A cette situation s’ajoute la crise de la banane dont les cours ont chuté de façon fulgurante ces derniers mois. Or, comme tant d’autres pays dits en voie de développement, l’Équateur comptait déjà en 1999 plus de 60% de ses 12 millions d’habitants vivant en dessous du seuil de pauvreté, situation qui n’a fait que s’aggraver depuis la dernière décennie. Avec ce climat économique, le travail et les revenus du travail se font encore plus rares, le chômage explose pour dépasser les 50% en 1999 !!

Comment la classe dirigeante pouvait-elle imaginer ne rien avoir à craindre d’un peuple asservi aux diktats du FMI et sans espoir ? Déjà pourtant, à deux reprises, en 1990 et 1994, le peuple s’était soulevé vigoureusement, organisant des marches et des manifestations. Le pouvoir avait été contraint de renouveler le gouvernement, afin de “lâcher du leste”.

Depuis 1996, les événements ne font que s’enchaîner les uns après les autres, à chaque fois un peu plus violents et rapprochés. En août 1996, Abdala Bucaram gagne les élections présidentielles sur un programme populiste. Il voulait “gouverner pour les pauvres” ! Oubliant sa campagne démagogique, il prend comme conseiller principal Domingo Cavallo, ancien ministre ultra-libéral argentin. Six mois plus tard, afin de s’aligner sur la politique du FMI, il décide d’augmenter les tarifs publics et de supprimer les subventions publiques jusqu’alors versées pour les denrées de première nécessité.

Le coût de l’abonnement au téléphone est multiplié par 7 du jour au lendemain ! Celui de l’électricité par 5… Par ailleurs, le gouvernement n’a même plus la décence de dissimuler ses pratiques de corruption qui alimentent l’enrichissement personnel de ses membres !

Le 5 février 1997, à l’appel des organisations syndicales, une grève générale éclate et paralyse le pays en 48 heures. Avec les syndicats, les étudiants et le peuple indigène accompagné d’une partie de l’Église sont dans la rue. La classe dirigeante prend peur et réagit en destituant le président Bucaram qualifié officiellement de “dégénéré mental”. L’armée, derrière le général Moncayo a largement participé à ce renversement du pouvoir.
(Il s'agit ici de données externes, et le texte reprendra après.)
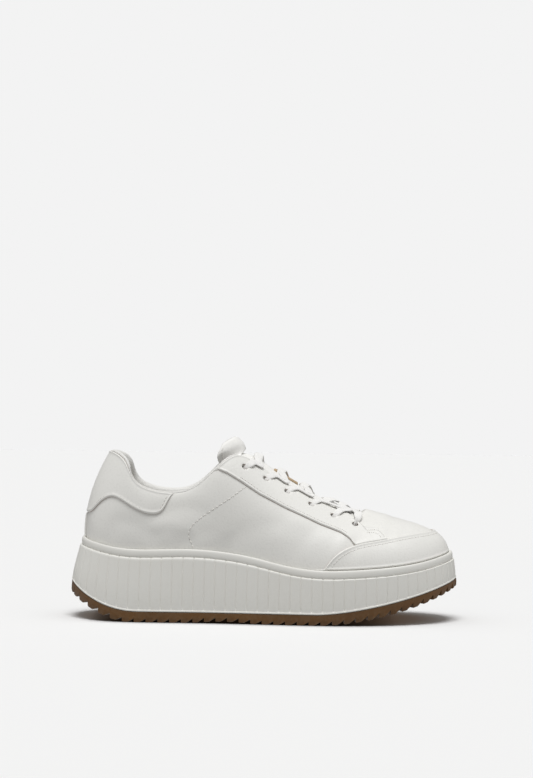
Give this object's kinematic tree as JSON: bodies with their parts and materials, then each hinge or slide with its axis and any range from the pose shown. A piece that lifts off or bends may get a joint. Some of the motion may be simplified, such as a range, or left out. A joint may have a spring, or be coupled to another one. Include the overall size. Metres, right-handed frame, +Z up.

Mais, la junte militaire ne veut pas apparaître en plein jour et prendre directement le pouvoir. Elle préfère imposer le candidat de son choix à la présidence du pays en le faisant désigner par un congrès affaibli et contraint. Fabian Alarcon est proclamé président. Il le restera jusqu’aux élections de 1998, “par intérim” !

Les présidentielles de 98 vont mettre au pouvoir Jamil Mahuad, “Harvard boy”, maire social-démocrate de Quito qui ne fera que prolonger l’action du gouvernement précédent. La déréglementation de l’économie va se poursuivre. Dans un pays où plusieurs grandes entreprises étaient nationalisées et dont le secteur public était relativement fort pour l’Amérique du sud, le gouvernement va privatiser et faire peser de plus en plus le poids de la crise sur les épaules du plus démunis. Les 4,5 millions et demi d’indiens voient leur conditions de vie sombrer à un niveau encore jamais atteint. Ils connaissent des conditions pour certains plus inhumaines et dégradantes que ce qu’ont pu connaître leurs aïeux à l’époque où ces différents peuples indigènes étaient sous le joug colonialiste de leurs frères Incas, puis des Espagnols.

“Il arrive un moment où les conditions imposées par la classe dominante à la majorité du peuple va jusqu’à toucher l’armée qui pour une partie d’entre elle a de la famille, des liens ou des origines dans la masse populaire.”

En juillet 1999, après un an avec Jamil Mahuad au pouvoir, le pays a essuyé les conséquences de la crise du cours du pétrole et les assauts climatiques du “El Nino”. Sous le poids de la dette extérieure et du fait de la faiblesse des rentrées fiscales, le déficit public atteint l’équivalent de 7 milliards de francs. Et, dans une parfaite logique capitaliste libérale, Mahuad propose de nouvelles restructurations et de nouvelles mesures d’austérité : suppression de subventions pour les énergies, les transports…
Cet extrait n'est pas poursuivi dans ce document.